Why is this mask thing still an issue?
I can understand being caught flat footed with a shortage of personal protective equipment (PPE) back in early spring of 2020. I recall one hospital administrator stocking up on what he thought was six months of PPE, which they blew through in only a few weeks. The need way outstripped the supply system.
Now, nine months later, why are medical professionals calling out the need for more PPE? Everything I read "back in the day" forecasted a surge of coronavirus cases in the fall of 2020. Here we are, and still the medical communities in hard hit areas of the nation are husbanding their PPE since there isn't enough on hand to meet the demand. Why wasn't the National Defense Production Act used to mobilize the manufacturing of the necessary PPE? Nine months might have given us enough time with prompt action not to be in the fix we are in.
Which then brings me to this story today from the Seattle Times: "Washington state stockpiles N95 masks as hospitals see demand rise in new coronavirus wave."

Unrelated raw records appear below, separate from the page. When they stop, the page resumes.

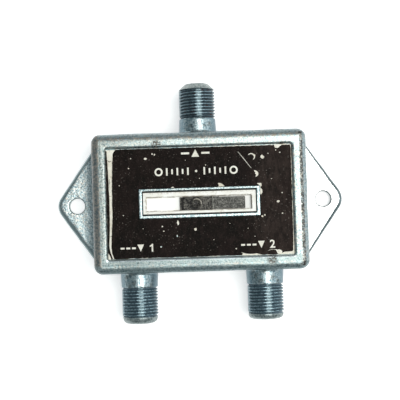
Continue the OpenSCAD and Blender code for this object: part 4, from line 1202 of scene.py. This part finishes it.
def build_label():
    """Cream backing, the worn film on it with its chips, curled tears, and marks printed on top."""
    floor, paper_top, film_top, ink_top = RECESS_Z, 16.27, 16.355, 16.37
    left, right, low, high = -23.68, 23.8, -14.12, 13.88
    film_floor, ink_floor, thin = paper_top - 0.01, film_top - 0.005, 0.003
    window = [(-15.62, -4.2), (15.62, -4.2), (15.62, 3.6), (-15.62, 3.6)]
    paper = [(left, high - 0.1), (right, high + 0.04), (right, low), (left, low)]
    backing = flat_shape([ragged(paper, 0.03, 0.9, 3), window], floor, paper_top)
    piece = new_piece("label_backing", backing, BACKING)
    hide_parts("front_label")
    peel = [(-21.1, 13.85), (-21.45, 13.45), (-21.8, 12.9), (-21.88, 12), (-21.95, 11.1), (-22.08, 10.5),
            (-22.18, 8.1), (-22.3, 4.3), (-22.34, 0.5), (-22.33, -1.8), (-22.39, -4), (-22.63, -7.1),
            (-22.85, -10.8), (-22.7, -12.7), (-22.2, low)]
    bottom = [(23.3, -13.45), (22.2, -13.55), (21.2, -13.6), (20.4, -13.9), (19, low), (15.6, low),
              (14.3, -13.75), (12.6, -13.85), (11.4, -13.7), (10.2, -13.35), (10.7, -13.7), (10.4, low)]
    film_edge = [(-21.2, high), (23.5, high - 0.1), (23.7, 13.3), (23.72, 9.8), (23.66, -9.4), (23.56, -13.1)]
    film_edge += bottom + peel[::-1]
    # a sliver of dark film along the left edge, partly real film and partly a dark sheet standing in as
    # painted shadow of the recess wall
    film_sliver_and_shadow = [(left, high - 0.3), (-23.42, 13.5), (-23.37, 11.9), (-23.18, 8.1), (-23.1, 4.3), (-23.02, 0.5),
              (-23.05, -3.3), (-23.16, -7), (-23.34, -10.8), (-23.12, -12.3), (-22.75, -13.4), (-22.5, low),
              (-22.95, low), (-23.3, -13.2), (left, -12.6)]
    window_edge = [(-15.5, -4.15), (15.55, -4.15), (15.55, 1.25), (15.86, 1.3), (16.2, 1.75), (16.1, 2.55),
                   (15.75, 2.9), (15.7, 3.3), (16.05, 3.45), (15.95, 4.2), (15.5, 4.15), (15, 4.2),
                   (14.8, 4), (15.3, 3.85), (15.2, 3.57), (6.6, 3.56), (6.25, 4), (5.7, 4.4), (5.1, 4.55),
                   (4.85, 4.4), (5.1, 3.9), (4.9, 3.56), (-6.3, 3.56), (-6.6, 3.95), (-7, 3.8),
                   (-7.2, 3.56), (-15.5, 3.56)]
    holes = [ragged(window_edge, 0.07, 0.5, 5), CURVED_CHIP, RING_SCUFF]
    holes += [chip(*place, 20 + i) for i, place in enumerate(CHIPS)]
    film = [flat_shape([ragged(film_edge, 0.06, 0.45, 9)] + holes, film_floor, film_top),
            flat_shape([ragged(film_sliver_and_shadow, 0.03, 0.5, 4)], film_floor, film_top)]
    film += [flat_shape([remains], film_floor, paper_top + 0.02, thin) for remains in FILM_REMAINS]
    curls = [flat_shape([ragged(tear, 0.03, 0.3, 30 + i)], film_top - 0.01, film_top + 0.035)
             for i, tear in enumerate((LOWER_TEAR, RIM_TEAR))]
    ink = [flat_shape(outlines, ink_floor, ink_top, thin) for outlines in label_marks() + [[SCRATCH]]]
    ink.append(digit("2", 18.3, -11.45, 2, ink_floor, ink_top))
    for name, sheets, material in (("label_film_sheet", film, FILM), ("label_torn_edge", curls, BACKING),
                                   ("label_marks", ink, INK)):
        new_piece(name, join_meshes(name, sheets), material)


build_label()


# finishes of the CAD nodes that stay

def dress(material, *names):
    for name in names:
        mesh = nodes[name].data
        mesh.materials.clear()
        mesh.materials.append(material)


dress(CARRIER, "contact_carrier")
dress(BRONZE, "wiper_contact", "detent_spring")
dress(LAMINATE, "switch_board")
dress(SCREW_STEEL, "board_screws", "board_washers")
dress(CONTACT, "common_strip", "input_a_strip", "input_b_strip", "terminal_rivets",
      "socket_output", "socket_input_a", "socket_input_b")
dress(INSULATOR, "insulator_output", "insulator_input_a", "insulator_input_b")
dress(TINNED, "lead_output", "lead_input_a", "lead_input_b")


# floor, light and camera

def build_floor():
    f = Finish("floor_paper")
    f.colour = f.mix(f.blotches(60, 2, 0.5, 0.3, 0.7), (0.9, 0.905, 0.91), (0.93, 0.93, 0.93))
    size, below = 1500, -0.02
    corners = [(-size, -size, below), (size, -size, below), (size, size, below), (-size, size, below)]
    mesh = mesh_from("floor", corners, [(0, 1, 2, 3)])
    mesh.materials.append(f.shade(Roughness=0.85, Specular_IOR_Level=0.1,
                                  Emission_Color=(1, 1, 1, 1), Emission_Strength=0.5))
    floor = linked("floor", mesh)


def area_light(name, place, aim, size, power, colour):
    light = bpy.data.lights.new(name, "AREA")
    light.shape = "RECTANGLE"
    light.size, light.size_y = size
    light.energy = power
    light.color = colour
    lamp = linked(name, light)
    lamp.location = place
    lamp.rotation_euler = (Vector(aim) - Vector(place)).to_track_quat("-Z", "Y").to_euler()


def build_lights():
    area_light("key_softbox", (0.185, 0, 0.62), (0, 0, 0), (0.45, 0.42), 3, (1, 0.985, 0.945))
    area_light("side_fill", (0.55, 0.05, 0.26), (0, 0, 0.01), (0.35, 0.25), 0.6, (0.95, 0.98, 1))
    world = bpy.data.worlds.new("studio")
    world.use_nodes = True
    background = world.node_tree.nodes["Background"]
    background.inputs[0].default_value = (0.83, 0.95, 0.98, 1)
    background.inputs[1].default_value = 0.34
    bpy.context.scene.world = world


def build_camera():
    """The photograph's view: almost straight down, a little from below and rolled to the left."""
    camera = bpy.data.cameras.new("camera")
    camera.sensor_width = 36
    camera.lens = 82.9
    camera.clip_start, camera.clip_end = 0.01, 10
    holder = linked("camera", camera)
    turn = (Matrix.Rotation(0.00909, 4, "Y") @ Matrix.Rotation(0.02573, 4, "X")
            @ Matrix.Rotation(-0.03117, 4, "Z"))
    holder.matrix_world = Matrix.Translation((0.002288, -0.005757, 0.251666)) @ turn
    bpy.context.scene.camera = holder
    bpy.context.scene.view_settings.view_transform = "Standard"


build_floor()
build_lights()
build_camera()
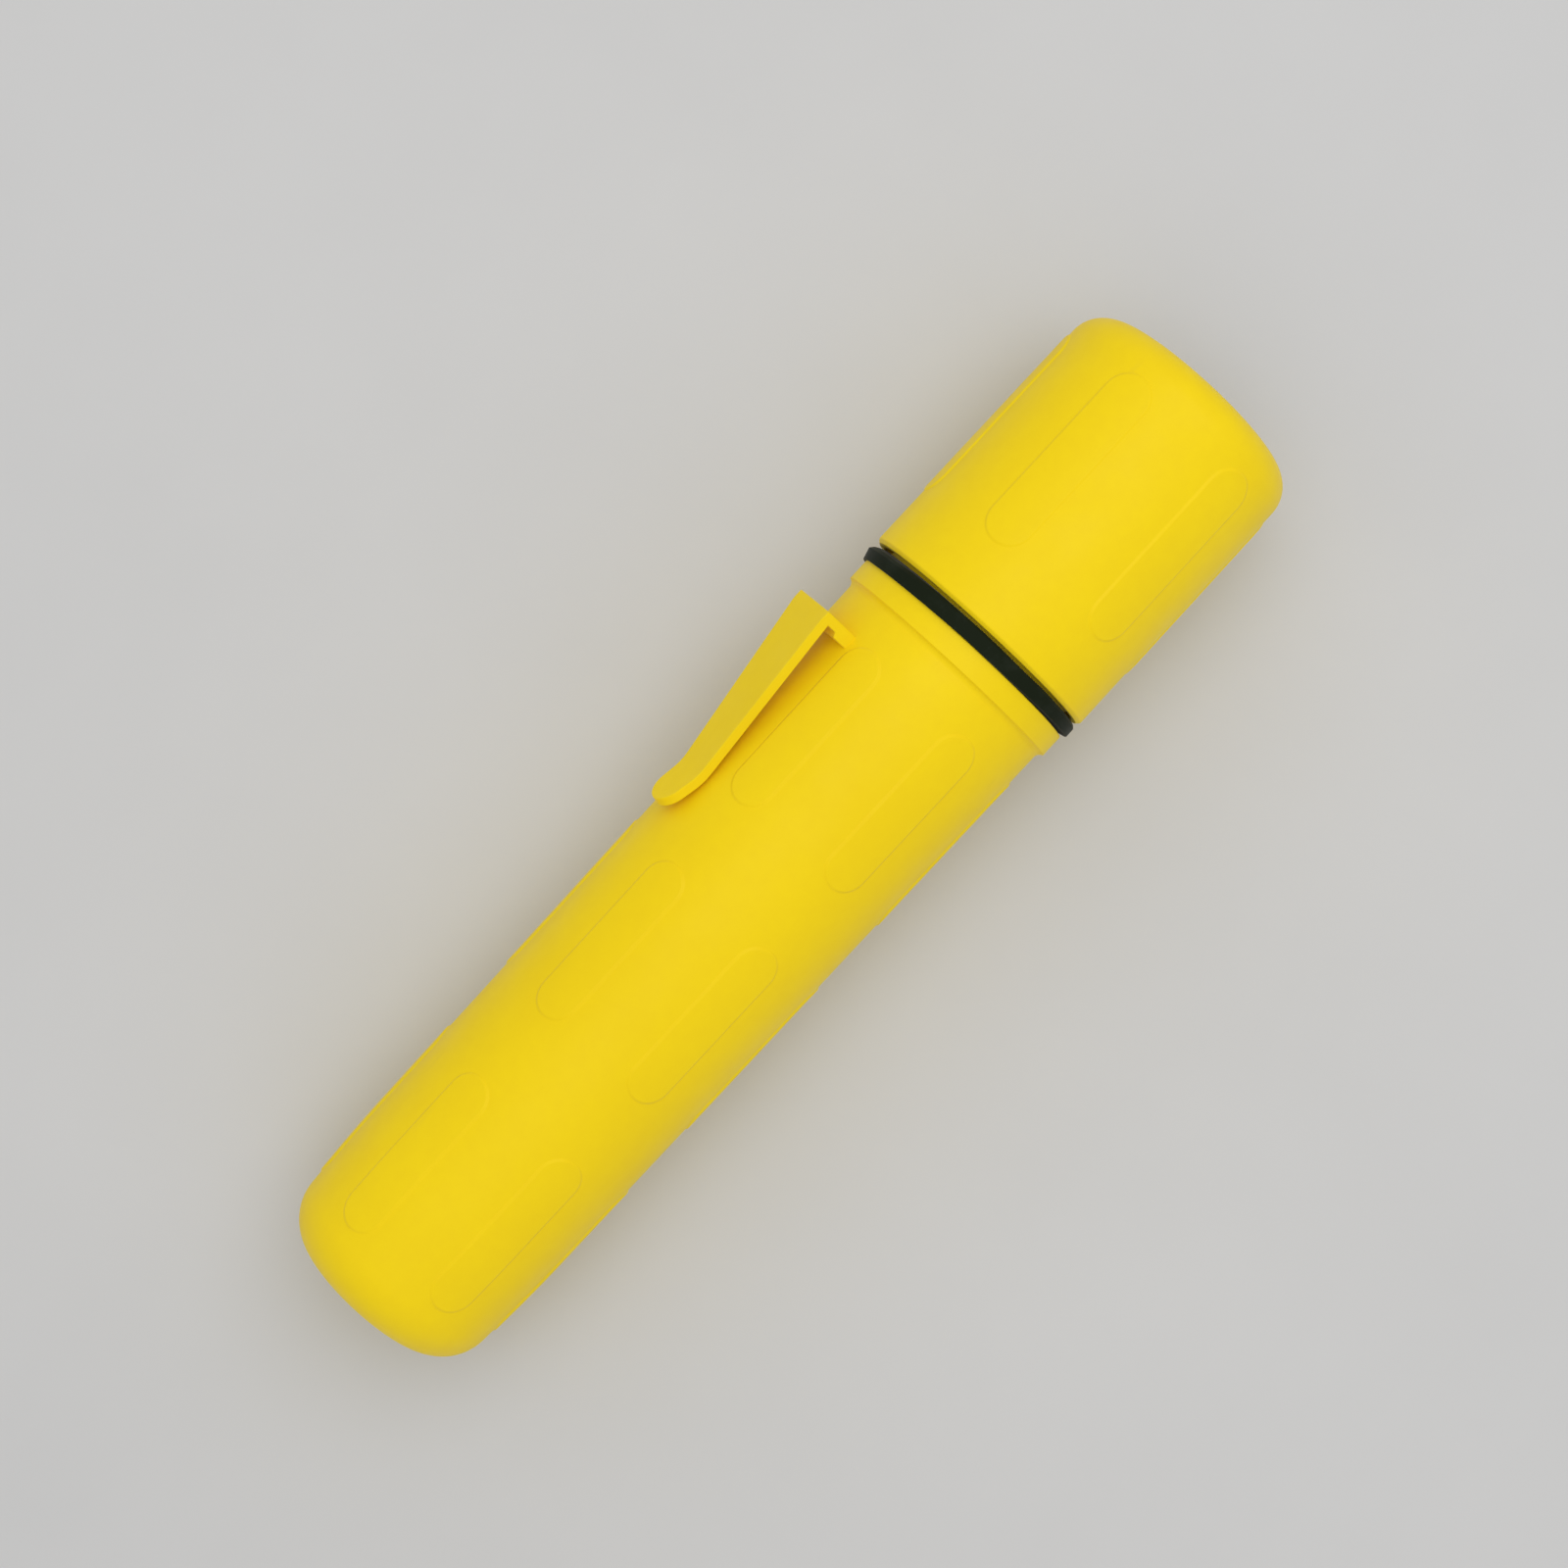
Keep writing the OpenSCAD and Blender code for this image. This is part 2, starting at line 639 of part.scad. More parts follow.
// Black holder that screws into the reflector neck and presses the bulb against its seat
module bulb_holder() {
    plug_r = stem_bore_r - fit;
    color(BLACK) difference() {
        revolve() polygon([[plunger_hole_r, holder_x], [holder_r - 2 * bevel, holder_x],
            [holder_r, holder_x + 2 * bevel], [holder_r, ring_x - 2 * clamp_t],
            [clamp_r - clamp_t, ring_x - clamp_t], [clamp_r, ring_x - clamp_t],
            [clamp_r, ring_x], [plug_r, ring_x], [plug_r, flange_back_x],
            [holder_bore_r, flange_back_x], [holder_bore_r, holder_x + holder_floor],
            [plunger_hole_r, holder_x + holder_floor]]);
        for (i = [0 : notch_count - 1]) at_turn(i * 360 / notch_count)
            translate([ring_x - clamp_t - cut, 0, clamp_r]) rotate([0, 90, 0])
                cylinder(r = notch_r, h = clamp_t + 2 * cut, $fn = 24);
    }
}

// Brass base of the bulb, with its flange and solder tip
module bulb_base() {
    color(BRASS) revolve() polygon([[0, solder_x], [base_r / 3, solder_x],
        [base_r / 2, solder_x + solder_h], [base_r - 2 * bevel, solder_x + solder_h],
        [base_r, solder_x + solder_h + 2 * bevel], [base_r, flange_back_x],
        [bulb_flange_r, flange_back_x], [bulb_flange_r, bulb_seat_x], [0, bulb_seat_x]]);
}

// Glass of the bulb: a globe on a short neck, hollow and open at the base
module bulb_glass() {
    straight = glass_h - globe_r;
    color("azure", 0.4) revolve() translate([0, bulb_seat_x]) intersection() {
        difference() {
            union() {
                translate([0, straight]) circle(globe_r);
                square([glass_neck_r, straight]);
            }
            translate([0, straight]) circle(globe_r - glass_t);
            translate([0, -cut]) square([glass_neck_r - glass_t, cut + straight]);
        }
        square([globe_r, glass_h]);
    }
}

// Brass washer that takes the current from the strip to the reflector neck
module ground_ring() { color(BRASS) ring(stem_r + fit / 2, skirt_r - play, ring_x, ring_t); }

module contact_spring() {
    color(STEEL) coil(plunger_end_x, solder_x - plunger_end_x, plunger_r + play, plunger_r - play,
                      contact_wire, contact_turns, 20, 6);
}

// Brass plunger that reaches the nub of the front cell
module contact_plunger() {
    color(BRASS) revolve() polygon([[0, plunger_x], [plunger_r - 2 * bevel, plunger_x],
        [plunger_r, plunger_x + 2 * bevel], [plunger_r, plunger_head_x],
        [plunger_head_r, plunger_head_x], [plunger_head_r, plunger_end_x], [0, plunger_end_x]]);
}

body_shell();
gasket();
ground_strip();
tail_spring();
rear_cell();
rear_cell_jacket();
front_cell();
front_cell_jacket();
belt_clip();
head_shell();
lens();
lens_seal();
slip_ring();
retaining_ring();
reflector();
lamp_carrier();
bulb_holder();
bulb_base();
bulb_glass();
ground_ring();
contact_spring();
contact_plunger();
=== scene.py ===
import json
import math

import bmesh
import bpy
import numpy as np
from mathutils import Matrix, Vector


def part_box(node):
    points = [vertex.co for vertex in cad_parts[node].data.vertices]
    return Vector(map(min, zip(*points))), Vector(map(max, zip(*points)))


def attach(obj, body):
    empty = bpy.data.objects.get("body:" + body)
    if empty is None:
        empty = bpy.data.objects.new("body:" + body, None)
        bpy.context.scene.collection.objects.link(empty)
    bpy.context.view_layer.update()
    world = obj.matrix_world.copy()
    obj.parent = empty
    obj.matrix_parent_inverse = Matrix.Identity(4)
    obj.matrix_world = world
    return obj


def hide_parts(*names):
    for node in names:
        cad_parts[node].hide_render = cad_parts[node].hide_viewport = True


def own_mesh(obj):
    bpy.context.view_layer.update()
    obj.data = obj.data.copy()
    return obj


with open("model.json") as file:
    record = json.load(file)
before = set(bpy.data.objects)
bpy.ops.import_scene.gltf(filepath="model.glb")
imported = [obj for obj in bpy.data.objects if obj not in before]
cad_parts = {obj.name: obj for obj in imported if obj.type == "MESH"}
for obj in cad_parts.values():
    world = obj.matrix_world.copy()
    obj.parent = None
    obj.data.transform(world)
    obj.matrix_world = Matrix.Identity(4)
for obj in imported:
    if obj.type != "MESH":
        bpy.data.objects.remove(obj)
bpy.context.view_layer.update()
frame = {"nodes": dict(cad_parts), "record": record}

MM = 0.001

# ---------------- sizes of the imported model


def span(node):
    """First station, last station and height over the axis of a CAD node, in millimetres."""
    low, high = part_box(node)
    return low.x / MM, high.x / MM, high.z / MM


SEAT_X, GASKET_X, GASKET_R = span("gasket")
_, NECK_X, _ = span("body_shell")
RIM_X, HEAD_X, _ = span("head_shell")
LENS_X, LENS_FRONT_X, DISC_R = span("lens")
_, LIP_X, _ = span("lens_seal")
REFLECTOR_X, MOUTH_X, REFLECTOR_R = span("reflector")
GLASS_X, GLASS_FRONT_X, GLOBE_R = span("bulb_glass")
BASE_X, _, BASE_FLANGE_R = span("bulb_base")
TAIL_SPRING_X, TAIL_SPRING_FRONT_X, TAIL_SPRING_R = span("tail_spring")
PLUNGER_FRONT_X, SOLDER_X, CONTACT_SPRING_R = span("contact_spring")
CLIP_X, CLIP_ROOT_X, _ = span("belt_clip")

JOINTS = {joint["name"]: joint for joint in frame["record"]["behaviour"]["joints"]}
HINGE = JOINTS["clip_flex"]["pos_m"]

# ---------------- sizes of the visible pieces

TINY = 1e-6
COLUMNS = 120            # points round both shells

# Roundings of edges. DEFAULT_EDGE is for a corner that gives no rounding, DEFAULT_STEPS for its steps
SHARP, CRISP, SOFT, FULL = 0.05, 0.1, 0.2, 0.3
DEFAULT_EDGE, DEFAULT_STEPS = 0.12, 3

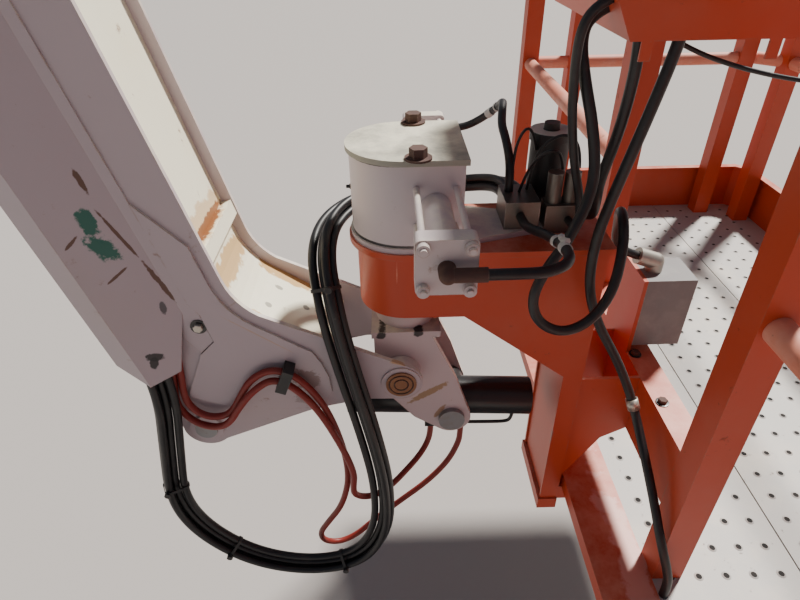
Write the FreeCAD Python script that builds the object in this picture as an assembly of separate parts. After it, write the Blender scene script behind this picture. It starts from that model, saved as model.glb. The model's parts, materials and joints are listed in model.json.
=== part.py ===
import FreeCAD, Part
import math
import os

os.makedirs("parts", exist_ok=True)

# Platform end of an articulating boom lift: jib boom, levelling knuckle, platform
# rotator, platform support and the work platform with its controls and hoses.
# Millimetres, Z up. X runs along the boom's plane from the boom to the platform, Y across.
# Every place is measured from the rotator's axis at the top face of its cover plate.
# The last step moves the origin to the pivot at the boom's root, which holds the part.

V = FreeCAD.Vector
UP = V(0, 0, 1)
ACROSS = V(0, 1, 0)

# Fits: a pin in its bore, two flat faces that turn past each other, moving pieces side by side
pinFit = 0.05
faceFit = 0.5
ringGap = 1.0
swingGap = 5.0
seat = 0.3

# Boom, seen from the side
boomHalfWidth = 94.0
boomPlate = 8.0
boomSlope = 76.0
boomDepth = 190.0
boomLength = 1552.0
coverSetBack = 70.0
flangeStep = 18.0
kneeX = -268.0
kneeZ = -218.0
noseSlope = 33.6
noseCoverLength = 194.0
mainPinX = -12.0
mainPinZ = -390.0
mainPinRadius = 26.0
mainPinProud = 6.0
earRadius = 37.0
earRingRadius = 34.0
earRingProud = 3.0
rodPinX = -361.0
rodPinZ = -484.0
rodPinRadius = 19.0
rodPinProud = 8.0
lugRadius = 42.0
lugRingRadius = 30.0
lugRingProud = 5.0
rootPinRadius = 30.0
rootBossRadius = 56.0
rootBossWidth = 12.0
bottomPlateEnd = -96.0
bottomPlateInset = 2.0
bottomPlateCorner = 24.0
kneeRadius = 110.0
kneeSteps = 6
bellyX = 150.0
bellyDrop = 54.0
earFootX = 64.0
earFootDrop = 35.0
kneeBarPlace = 70.0
kneeBarHeight = 16.0
kneeBarWidth = 26.0
doublerPlate = 5.0
doublerInset = 18.0

# Clevis for the lift cylinder
liftLugDistance = 520.0
liftLugDrop = 62.0
liftPinRadius = 20.0
liftLugRadius = 38.0
liftLugPlate = 16.0
liftLugGap = 56.0
liftLugFoot = 110.0
liftPadPlate = 8.0
liftPadOverhang = 20.0

# Hose guard on the near side of the boom
guardSheet = 3.0
guardFlange = 64.0
guardStart = 80.0
guardFold = 165.0
guardEdge = 204.0
guardStandOff = 46.0
guardReturn = 14.0
guardTopEnd = 1180.0
guardLowEnd = -84.0
# Foot of the guard on the side plate: along the boom, down from its edge
guardFoot = ((20, 80), (20, 64), (-2, 56), (-56, 58), (-73, 87), (-39, 100), (0, 88))
clampPlace = 200.0
clampHeight = 30.0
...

I don't think the title of the story reflects the fact that there are 30 million masks in storage here in Washington state already. Wrong type? Wrong size? Don't meet "real" specifications? One of the lessons from all disasters is that there is a "poor use of specialized resources" in disasters. We have too many or too few, they are located in the wrong areas, they arrive too late to be used, someone is holding them in reserve (for when they are really needed — after the pandemic), and on and on.
My nose tells me that there is something amiss with those 30 million masks.